The jobs have turned out to suffer from title inflation, with “head chef” and “executive chef” in practice meaning something more like “sous chef” or “line cook.” That may be why at least two Hell’s Kitchen winners, underwhelmed by their “prize,” declined to take their job. In contrast, whoever wins the current season of Top Chef gets a $125,000 check along with other nifty prizes, including some profile-building live appearances.
The 32-year-old Levey hasn’t started his job at Araxi yet. But he says he’s going to Whistler, and it will be interesting to see how it works out. He’s already demonstrated grit and determination, prevailing on Hell’s Kitchen despite breaking his wrist early in the competition and being in obvious pain as the series wound down to the finale. He’ll need those same characteristics in his new job, because he won’t be the boss at Araxi, and the guy who is in charge isn’t all that thrilled that his superiors agreed to be part of the show.

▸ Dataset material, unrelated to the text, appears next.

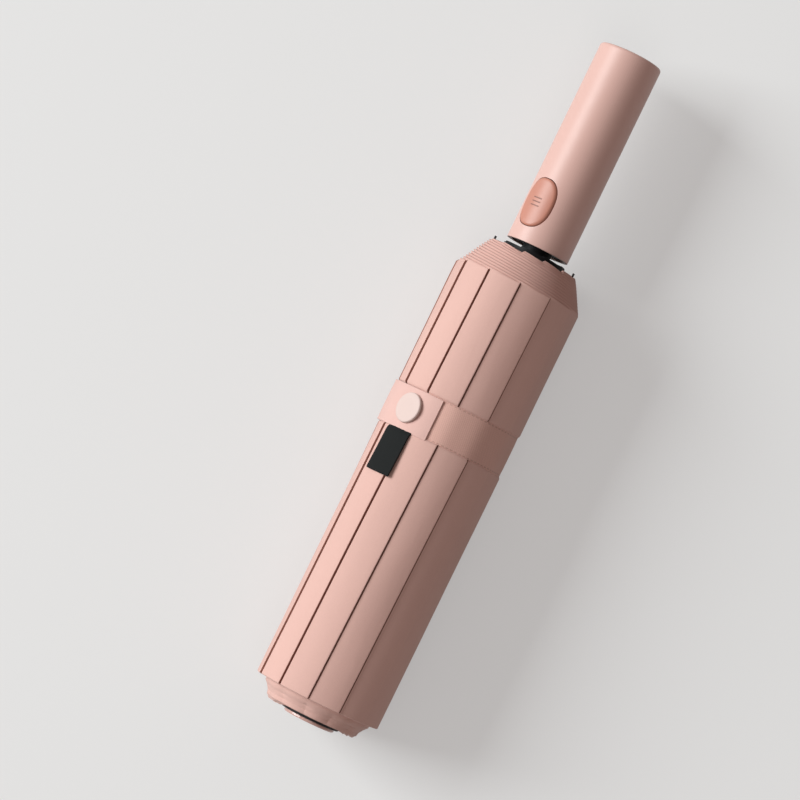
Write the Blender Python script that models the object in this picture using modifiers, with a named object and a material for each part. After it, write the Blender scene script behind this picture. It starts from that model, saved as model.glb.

James Walt, Araxi’s longtime executive chef, told the Winnipeg Free Press that his restaurant already has 4,500 reservations on the books for the Olympics period. He’s not necessarily keen on introducing someone new into his kitchen hierarchy, TV show winner or not, while doing business of historic proportions.
"You know, Gordon might have seen something different than what I would. I might hire someone that he'd pass on and vice-versa. We all have our ways and a lot of it is instinct,” Walt told the Vancouver Sun. “With something like this, I can't really be 100 percent sure."
But at least he can live with Levey, as compared with some of the other Hell’s Kitchen participants. “There’s a lot of people on the show that shouldn’t have been there,” Walt says.
Walt’s definition of Levey’s “head chef at Araxi” role is less grand than what viewers of the show were led to believe. He says Levey “is going to have work hard, that’s for sure, when he joins us. I have high expectations. Obviously, he won, but now he has to produce because we’re banking on this person being here during a busy time.”
Levey reports to work on Jan. 4, 2010, six weeks before the Olympic Games begin. He has a one-year contract. When he arrives, the plan calls for him to rotate through each of Araxi’s stations so Walt can figure out what his new “head chef” can actually do. “Then I can observe his strengths and weaknesses and everything goes from there,” Walt says.
We hope it works out for Levey, who proved on Hell’s Kitchen he can step into a high-pressure kitchen filled with strangers and more than hold his own. But who knew that his prize for winning would be a situation that sounds like it’s going to be much of the same?
Will there be more editions of Hell’s Kitchen? You bet. It’s the highest-rated competitive reality TV show, particularly strong in delivering the prized ages 18-45 demographic. The Fox network has already signed a deal with the show’s producers for Seasons 7 and 8.